[Requirements]:
Could you output each line of the data that follows exactly?

[Collected data]:
========================================

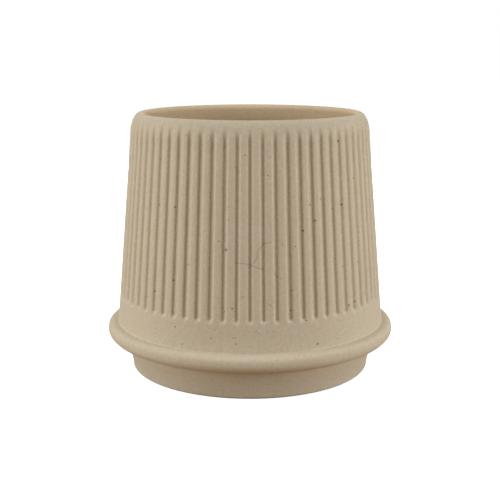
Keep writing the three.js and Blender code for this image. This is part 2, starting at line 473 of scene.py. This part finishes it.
def build_saucer():
    """The saucer, turned about its axis."""
    profile = foot_profile() + ring_profile() + well_profile()
    turns = np.arange(SAUCER_SIDES) * 2 * math.pi / SAUCER_SIDES
    points = [ring(radius, turns, z) for radius, z in profile]
    return mesh_object("saucer_body", np.concatenate(points), grid_faces(len(profile), SAUCER_SIDES, False))


def feed(tree, value, socket):
    """Links another node's result to a socket, or gives the socket a constant."""
    if isinstance(value, bpy.types.NodeSocket):
        tree.links.new(value, socket)
    else:
        socket.default_value = value


def calculate(tree, operation, first, second):
    """The result of a sum on two values, each a socket or a number."""
    node = tree.nodes.new("ShaderNodeMath")
    node.operation = operation
    feed(tree, first, node.inputs[0])
    feed(tree, second, node.inputs[1])
    return node.outputs[0]


def vector(tree, operation, first, second):
    """The result of an operation on two vectors, each a socket or a tuple. Lengths come out as values."""
    node = tree.nodes.new("ShaderNodeVectorMath")
    node.operation = operation
    feed(tree, first, node.inputs[0])
    feed(tree, second, node.inputs[1])
    return node.outputs["Value" if operation in ("DOT_PRODUCT", "DISTANCE") else "Vector"]


def scaled(tree, direction, share):
    """A vector or colour, a socket or a tuple, made longer or shorter."""
    node = tree.nodes.new("ShaderNodeVectorMath")
    node.operation = "SCALE"
    feed(tree, direction, node.inputs[0])
    feed(tree, share, node.inputs["Scale"])
    return node.outputs[0]


def blend(tree, share, first, second):
    """A colour between two colours, each a socket or three numbers."""
    node = tree.nodes.new("ShaderNodeMixRGB")
    feed(tree, share, node.inputs["Fac"])
    for socket, colour in zip((node.inputs["Color1"], node.inputs["Color2"]), (first, second)):
        feed(tree, (*colour, 1) if isinstance(colour, tuple) else colour, socket)
    return node.outputs[0]


def spread(tree, value, low, high, first, last):
    """A value between low and high turned into one between first and last, and held at the ends."""
    node = tree.nodes.new("ShaderNodeMapRange")
    names = ("Value", "From Min", "From Max", "To Min", "To Max")
    for name, given in zip(names, (value, low, high, first, last)):
        feed(tree, given, node.inputs[name])
    return node.outputs[0]


def coordinates(tree, place):
    """The X, Y and Z of a place."""
    node = tree.nodes.new("ShaderNodeSeparateXYZ")
    feed(tree, place, node.inputs[0])
    return node.outputs


def flat_place(tree, x, y):
    """A place in a plane, from its two coordinates."""
    node = tree.nodes.new("ShaderNodeCombineXYZ")
    feed(tree, x, node.inputs[0])
    feed(tree, y, node.inputs[1])
    return node.outputs[0]


def noise(tree, place, scale, detail, roughness):
    """A noise pattern of a given number of waves per metre."""
    node = tree.nodes.new("ShaderNodeTexNoise")
    for name, given in zip(("Vector", "Scale", "Detail", "Roughness"), (place, scale, detail, roughness)):
        feed(tree, given, node.inputs[name])
    return node.outputs[0]


def specks(tree, place, scale, least, radius):
    """A mask of small round spots, one at most in each cell of a random pattern. Only cells whose random
    number is above least hold one, and the higher the number, the bigger the spot."""
    cells = tree.nodes.new("ShaderNodeTexVoronoi")
    feed(tree, scale, cells.inputs["Scale"])
    feed(tree, place, cells.inputs["Vector"])
    number = tree.nodes.new("ShaderNodeSeparateColor")
    feed(tree, cells.outputs["Color"], number.inputs[0])
    size = spread(tree, number.outputs[0], least, 1.0, 0.0, radius * scale)
    edge = calculate(tree, "SUBTRACT", size, cells.outputs["Distance"])
    return spread(tree, edge, 0.0, SPECK_EDGE * radius * scale, 0.0, 1.0)


def unrolled(x, y):
    """Place on the unrolled wall, in metres, of what the photo shows at a pixel: where the camera's ray
    first meets the tapering wall's cone, which a quadratic equation for the ray's length gives."""
    pitch = math.radians(CAMERA_PITCH)
    across = (x - PHOTO_PIXELS / 2) / CAMERA_FOCAL_PIXELS
    down = (y - PHOTO_PIXELS / 2) / CAMERA_FOCAL_PIXELS
    forward = math.cos(pitch) - down * math.sin(pitch)
    rise = -math.sin(pitch) - down * math.cos(pitch)
    radius = wall_radius(CAMERA_HEIGHT)
    square = across**2 + forward**2 - (TAPER * rise) ** 2
    half = radius * TAPER * rise - CAMERA_DISTANCE * forward
    rest = CAMERA_DISTANCE**2 - radius**2
    length = (-half - math.sqrt(half**2 - square * rest)) / square
    azimuth = math.atan2(length * across, CAMERA_DISTANCE - length * forward)
    return (azimuth * UNROLL_RADIUS * MM, (CAMERA_HEIGHT + length * rise) * MM, 0.0)


def unrolled_wall(tree, place):
    """Where each point of the wall lies once it is unrolled: distance round the pot, and height."""
    x, y, z = coordinates(tree, place)
    turn = calculate(tree, "ARCTAN2", x, calculate(tree, "MULTIPLY", y, -1.0))
    return flat_place(tree, calculate(tree, "MULTIPLY", turn, UNROLL_RADIUS * MM), z)


def spot_marks(tree, wall):
    """A mask of the pot's largest dark specks."""
    mask = 0.0
    for x, y, radius in SPOTS:
        away = vector(tree, "DISTANCE", wall, unrolled(x, y))
        spot = spread(tree, away, SPOT_CORE * radius * MM, radius * MM, 1.0, 0.0)
        mask = calculate(tree, "MAXIMUM", spot, mask)
    return mask


def hair_marks(tree, wall):
    """A mask of fine hair marks, each a bent line through a few points."""
    mask = 0.0
    for points in HAIRS:
        for start, end in zip(points, points[1:]):
            first, last = unrolled(*start), unrolled(*end)
            along = tuple(b - a for a, b in zip(first, last))
            from_start = vector(tree, "SUBTRACT", wall, first)
            covered = vector(tree, "DOT_PRODUCT", from_start, along)
            share = spread(tree, covered, 0.0, sum(side * side for side in along), 0.0, 1.0)
            away = vector(tree, "DISTANCE", from_start, scaled(tree, along, share))
            mask = calculate(tree, "MAXIMUM", spread(tree, away, 0.0, HAIR_WIDTH * MM, 1.0, 0.0), mask)
    return mask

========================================

[Task output]:
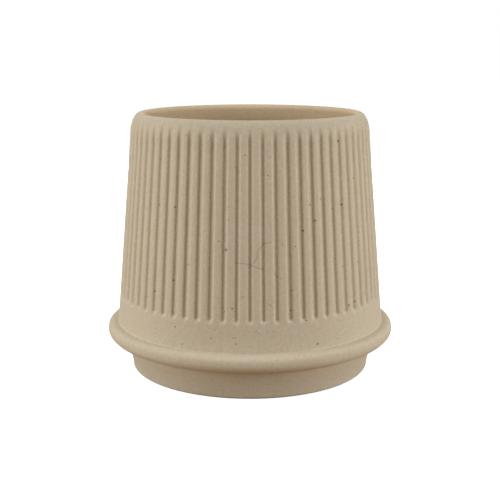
Keep writing the three.js and Blender code for this image. This is part 2, starting at line 473 of scene.py. This part finishes it.
def build_saucer():
    """The saucer, turned about its axis."""
    profile = foot_profile() + ring_profile() + well_profile()
    turns = np.arange(SAUCER_SIDES) * 2 * math.pi / SAUCER_SIDES
    points = [ring(radius, turns, z) for radius, z in profile]
    return mesh_object("saucer_body", np.concatenate(points), grid_faces(len(profile), SAUCER_SIDES, False))


def feed(tree, value, socket):
    """Links another node's result to a socket, or gives the socket a constant."""
    if isinstance(value, bpy.types.NodeSocket):
        tree.links.new(value, socket)
    else:
        socket.default_value = value


def calculate(tree, operation, first, second):
    """The result of a sum on two values, each a socket or a number."""
    node = tree.nodes.new("ShaderNodeMath")
    node.operation = operation
    feed(tree, first, node.inputs[0])
    feed(tree, second, node.inputs[1])
    return node.outputs[0]


def vector(tree, operation, first, second):
    """The result of an operation on two vectors, each a socket or a tuple. Lengths come out as values."""
    node = tree.nodes.new("ShaderNodeVectorMath")
    node.operation = operation
    feed(tree, first, node.inputs[0])
    feed(tree, second, node.inputs[1])
    return node.outputs["Value" if operation in ("DOT_PRODUCT", "DISTANCE") else "Vector"]


def scaled(tree, direction, share):
    """A vector or colour, a socket or a tuple, made longer or shorter."""
    node = tree.nodes.new("ShaderNodeVectorMath")
    node.operation = "SCALE"
    feed(tree, direction, node.inputs[0])
    feed(tree, share, node.inputs["Scale"])
    return node.outputs[0]


def blend(tree, share, first, second):
    """A colour between two colours, each a socket or three numbers."""
    node = tree.nodes.new("ShaderNodeMixRGB")
    feed(tree, share, node.inputs["Fac"])
    for socket, colour in zip((node.inputs["Color1"], node.inputs["Color2"]), (first, second)):
        feed(tree, (*colour, 1) if isinstance(colour, tuple) else colour, socket)
    return node.outputs[0]


def spread(tree, value, low, high, first, last):
    """A value between low and high turned into one between first and last, and held at the ends."""
    node = tree.nodes.new("ShaderNodeMapRange")
    names = ("Value", "From Min", "From Max", "To Min", "To Max")
    for name, given in zip(names, (value, low, high, first, last)):
        feed(tree, given, node.inputs[name])
    return node.outputs[0]


def coordinates(tree, place):
    """The X, Y and Z of a place."""
    node = tree.nodes.new("ShaderNodeSeparateXYZ")
    feed(tree, place, node.inputs[0])
    return node.outputs


def flat_place(tree, x, y):
    """A place in a plane, from its two coordinates."""
    node = tree.nodes.new("ShaderNodeCombineXYZ")
    feed(tree, x, node.inputs[0])
    feed(tree, y, node.inputs[1])
    return node.outputs[0]


def noise(tree, place, scale, detail, roughness):
    """A noise pattern of a given number of waves per metre."""
    node = tree.nodes.new("ShaderNodeTexNoise")
    for name, given in zip(("Vector", "Scale", "Detail", "Roughness"), (place, scale, detail, roughness)):
        feed(tree, given, node.inputs[name])
    return node.outputs[0]


def specks(tree, place, scale, least, radius):
    """A mask of small round spots, one at most in each cell of a random pattern. Only cells whose random
    number is above least hold one, and the higher the number, the bigger the spot."""
    cells = tree.nodes.new("ShaderNodeTexVoronoi")
    feed(tree, scale, cells.inputs["Scale"])
    feed(tree, place, cells.inputs["Vector"])
    number = tree.nodes.new("ShaderNodeSeparateColor")
    feed(tree, cells.outputs["Color"], number.inputs[0])
    size = spread(tree, number.outputs[0], least, 1.0, 0.0, radius * scale)
    edge = calculate(tree, "SUBTRACT", size, cells.outputs["Distance"])
    return spread(tree, edge, 0.0, SPECK_EDGE * radius * scale, 0.0, 1.0)


def unrolled(x, y):
    """Place on the unrolled wall, in metres, of what the photo shows at a pixel: where the camera's ray
    first meets the tapering wall's cone, which a quadratic equation for the ray's length gives."""
    pitch = math.radians(CAMERA_PITCH)
    across = (x - PHOTO_PIXELS / 2) / CAMERA_FOCAL_PIXELS
    down = (y - PHOTO_PIXELS / 2) / CAMERA_FOCAL_PIXELS
    forward = math.cos(pitch) - down * math.sin(pitch)
    rise = -math.sin(pitch) - down * math.cos(pitch)
    radius = wall_radius(CAMERA_HEIGHT)
    square = across**2 + forward**2 - (TAPER * rise) ** 2
    half = radius * TAPER * rise - CAMERA_DISTANCE * forward
    rest = CAMERA_DISTANCE**2 - radius**2
    length = (-half - math.sqrt(half**2 - square * rest)) / square
    azimuth = math.atan2(length * across, CAMERA_DISTANCE - length * forward)
    return (azimuth * UNROLL_RADIUS * MM, (CAMERA_HEIGHT + length * rise) * MM, 0.0)


def unrolled_wall(tree, place):
    """Where each point of the wall lies once it is unrolled: distance round the pot, and height."""
    x, y, z = coordinates(tree, place)
    turn = calculate(tree, "ARCTAN2", x, calculate(tree, "MULTIPLY", y, -1.0))
    return flat_place(tree, calculate(tree, "MULTIPLY", turn, UNROLL_RADIUS * MM), z)


def spot_marks(tree, wall):
    """A mask of the pot's largest dark specks."""
    mask = 0.0
    for x, y, radius in SPOTS:
        away = vector(tree, "DISTANCE", wall, unrolled(x, y))
        spot = spread(tree, away, SPOT_CORE * radius * MM, radius * MM, 1.0, 0.0)
        mask = calculate(tree, "MAXIMUM", spot, mask)
    return mask


def hair_marks(tree, wall):
    """A mask of fine hair marks, each a bent line through a few points."""
    mask = 0.0
    for points in HAIRS:
        for start, end in zip(points, points[1:]):
            first, last = unrolled(*start), unrolled(*end)
            along = tuple(b - a for a, b in zip(first, last))
            from_start = vector(tree, "SUBTRACT", wall, first)
            covered = vector(tree, "DOT_PRODUCT", from_start, along)
            share = spread(tree, covered, 0.0, sum(side * side for side in along), 0.0, 1.0)
            away = vector(tree, "DISTANCE", from_start, scaled(tree, along, share))
            mask = calculate(tree, "MAXIMUM", spread(tree, away, 0.0, HAIR_WIDTH * MM, 1.0, 0.0), mask)
    return mask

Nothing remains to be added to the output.